### Dataset excerpt
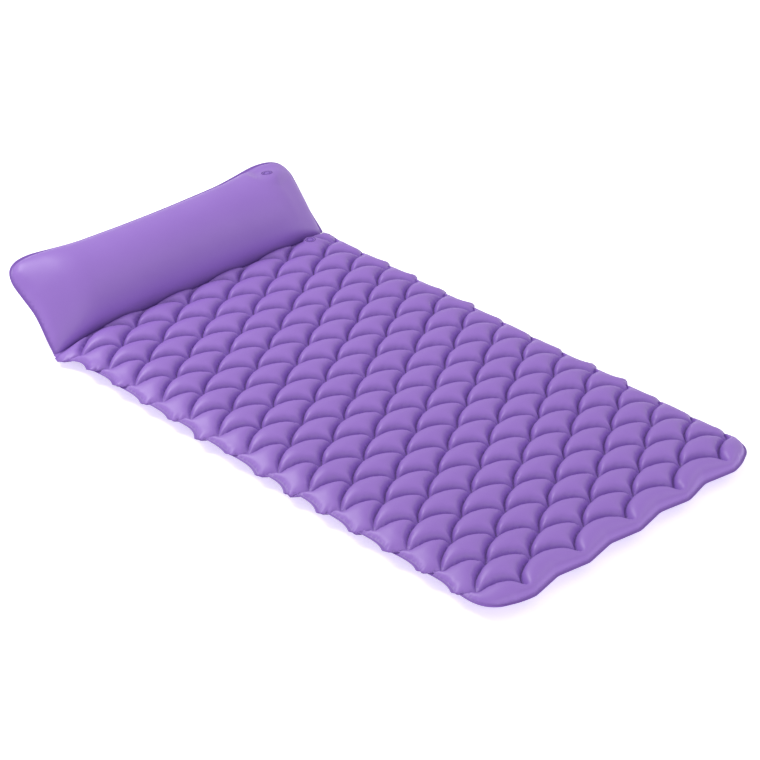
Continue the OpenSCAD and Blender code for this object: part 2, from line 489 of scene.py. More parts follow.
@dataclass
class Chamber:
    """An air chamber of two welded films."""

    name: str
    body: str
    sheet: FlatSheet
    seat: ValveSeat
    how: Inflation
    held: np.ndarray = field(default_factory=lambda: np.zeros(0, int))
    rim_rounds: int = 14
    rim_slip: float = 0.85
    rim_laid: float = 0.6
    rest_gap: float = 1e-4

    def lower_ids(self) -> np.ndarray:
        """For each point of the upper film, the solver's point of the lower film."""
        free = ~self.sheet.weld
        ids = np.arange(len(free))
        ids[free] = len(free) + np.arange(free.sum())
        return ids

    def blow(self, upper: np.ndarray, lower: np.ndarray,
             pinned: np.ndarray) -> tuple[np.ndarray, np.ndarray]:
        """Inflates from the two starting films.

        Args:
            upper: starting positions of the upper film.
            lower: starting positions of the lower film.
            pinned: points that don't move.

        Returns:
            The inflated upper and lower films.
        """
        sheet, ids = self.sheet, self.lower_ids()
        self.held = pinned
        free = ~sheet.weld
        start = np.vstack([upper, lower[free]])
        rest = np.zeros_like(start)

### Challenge
Print only the lines that run from the start of the listing to the line bearing "rest_gap: float = 1e-4"; please keep the first line and that last one, exactly as they appear.

### Solved exercise
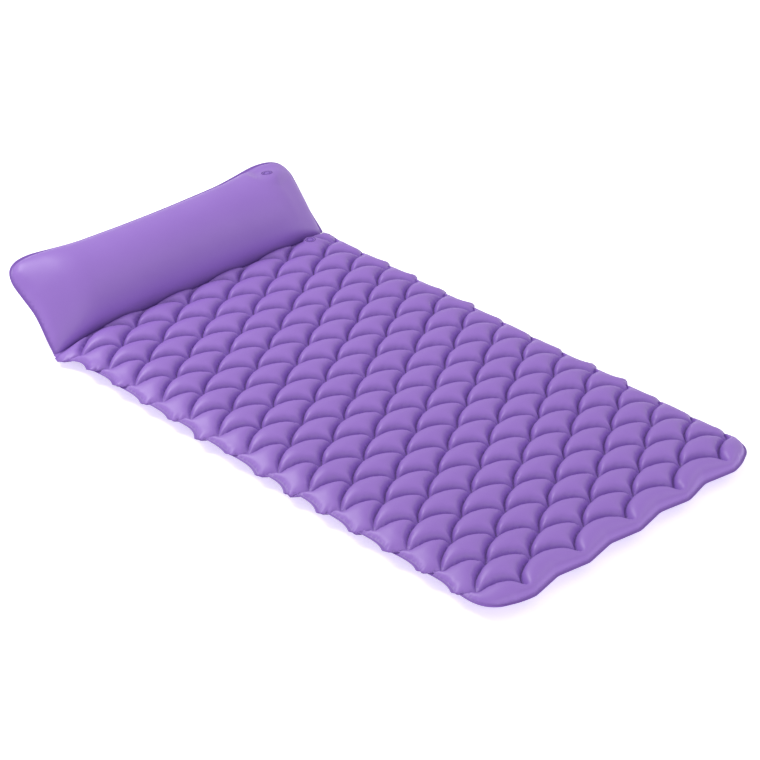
Continue the OpenSCAD and Blender code for this object: part 2, from line 489 of scene.py. More parts follow.
@dataclass
class Chamber:
    """An air chamber of two welded films."""

    name: str
    body: str
    sheet: FlatSheet
    seat: ValveSeat
    how: Inflation
    held: np.ndarray = field(default_factory=lambda: np.zeros(0, int))
    rim_rounds: int = 14
    rim_slip: float = 0.85
    rim_laid: float = 0.6
    rest_gap: float = 1e-4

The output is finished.